Kate did not say a word but accepted the telegram as the boy ducked his head and hurried away. Too often those he delivered the telegrams to fainted, and he did not like being around women who fainted or screamed out in their grief. It was unnerving. Besides, all he wanted to do was be old enough so that he could also sign up and fight the Huns.

Kate half-staggered back to her chair and slumped into it. She could barely bring herself to slip open the unsealed envelope and spread the single page.

It is with regret . . . killed in action.

From the drawing room where she was dusting the sideboards Angela heard the long, anguished groan and hurried to the verandah to see her mistress ashen-faced. ‘He’s dead,’ Kate said, holding out the single typewritten page to her. ‘Killed in Palestine.’ Then Kate broke down, tears streaming down her face as she sobbed for the loss of one more soldier in this terrible war.

*

Behind any such telegram is always a story of a moment in time, when a man faces death in his own way. Under the competent British General Allenby, the men of the Australian forces were on the road north to Damascus and Jerusalem. The advance had been spectacular, with thousands of Turkish and German soldiers taken prisoner as Allenby’s combined forces of French, British, Indian, Australian and New Zealand infantry and horsemen flowed forward, swamping the enemy. It had become a fluid war, unlike the bogged-down battlefields of Europe, a war designed for horsemen with the wide, sweeping plains to manoeuvre across.

In the air, Matthew, flying a new Bristol fighter, carried out recon and interdiction missions with his gunner, Sergeant Bruce Forsyth, now occupying the rear cockpit with his Lewis gun for rearward protection against enemy fighter planes. Matthew liked the new aircraft, as it was, despite being a two-seater, very agile and capable of engaging any of the German fighter planes they might come across on their missions.

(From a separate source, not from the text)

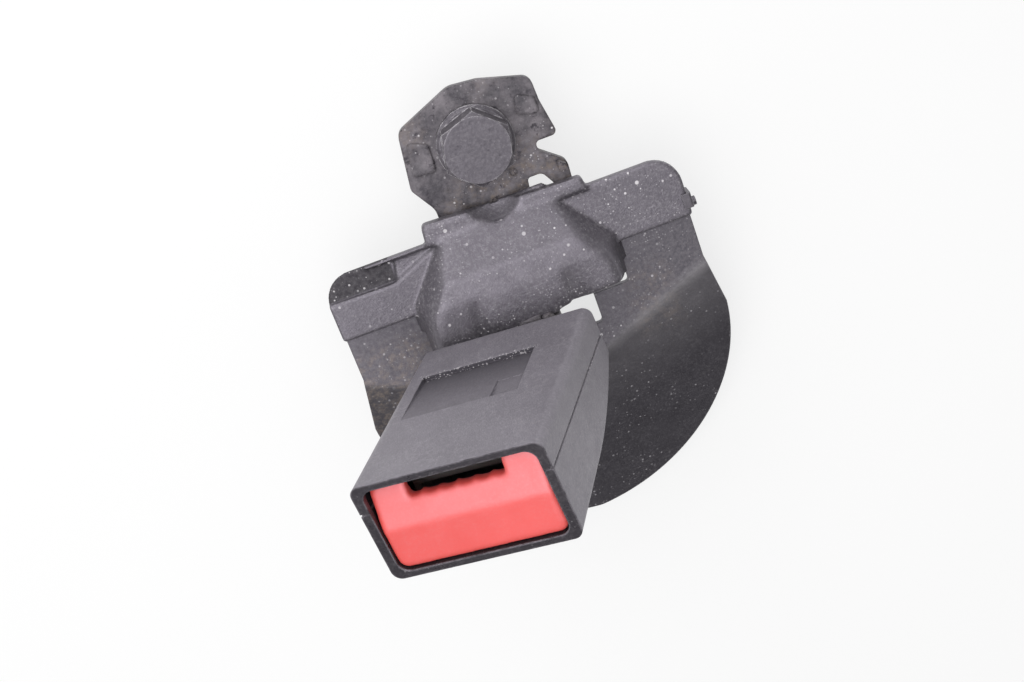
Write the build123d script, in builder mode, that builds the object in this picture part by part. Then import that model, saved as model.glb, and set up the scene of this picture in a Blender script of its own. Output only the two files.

On the ground, Trooper Randolph Gates rode with the advancing troops but a bout of malaria was dogging him. It was not only the enemy and the scorpions and snakes of the desert taking the lives of men, but also mosquitoes carrying the deadly disease. Randolph slumped in his saddle, shivering from the effects of the fever as they trekked ever northwards. They were advancing through low, craggy hills, and Randolph could see aircraft from Matthew’s squadron diving like angry bees into the gorge. The airmen had come across a Turkish transport column which had unwittingly made itself the perfect target for the aircraft circling above. The lead vehicles were immediately attacked with bombs and machine-gun fire; then the airmen went to work on the strung out column of troops, flying a few hundred feet over their targets, dropping bombs and strafing the desperate soldiers as they attempted to take shelter.

Matthew aimed the nose of his aircraft at a cluster of men he could see spilling from the back of a truck. Satisfied that he had a good sight on the soldiers, he fired the forward, fixed machine gun and saw the dust spouting up in tiny bursts as men caught in the bullets fell, riddled with high velocity .303 rounds. Horses were also hit and reared in agony before collapsing on the ground. Some of the braver troops on the ground were answering their persecutors with rifle fire, but to little effect as those aircraft with bombs remaining under their wings dropped them into the packed convoy, exploding ammunition and petrol. Behind him Matthew could hear the chatter of Sergeant Forsyth’s Lewis gun picking off targets of opportunity. The scene below was that of a slaughter but Matthew felt no emotion about the carnage he was helping to create. From his height, the men he killed hardly had features, certainly none he could discern, and were simply targets to be tallied at some later time.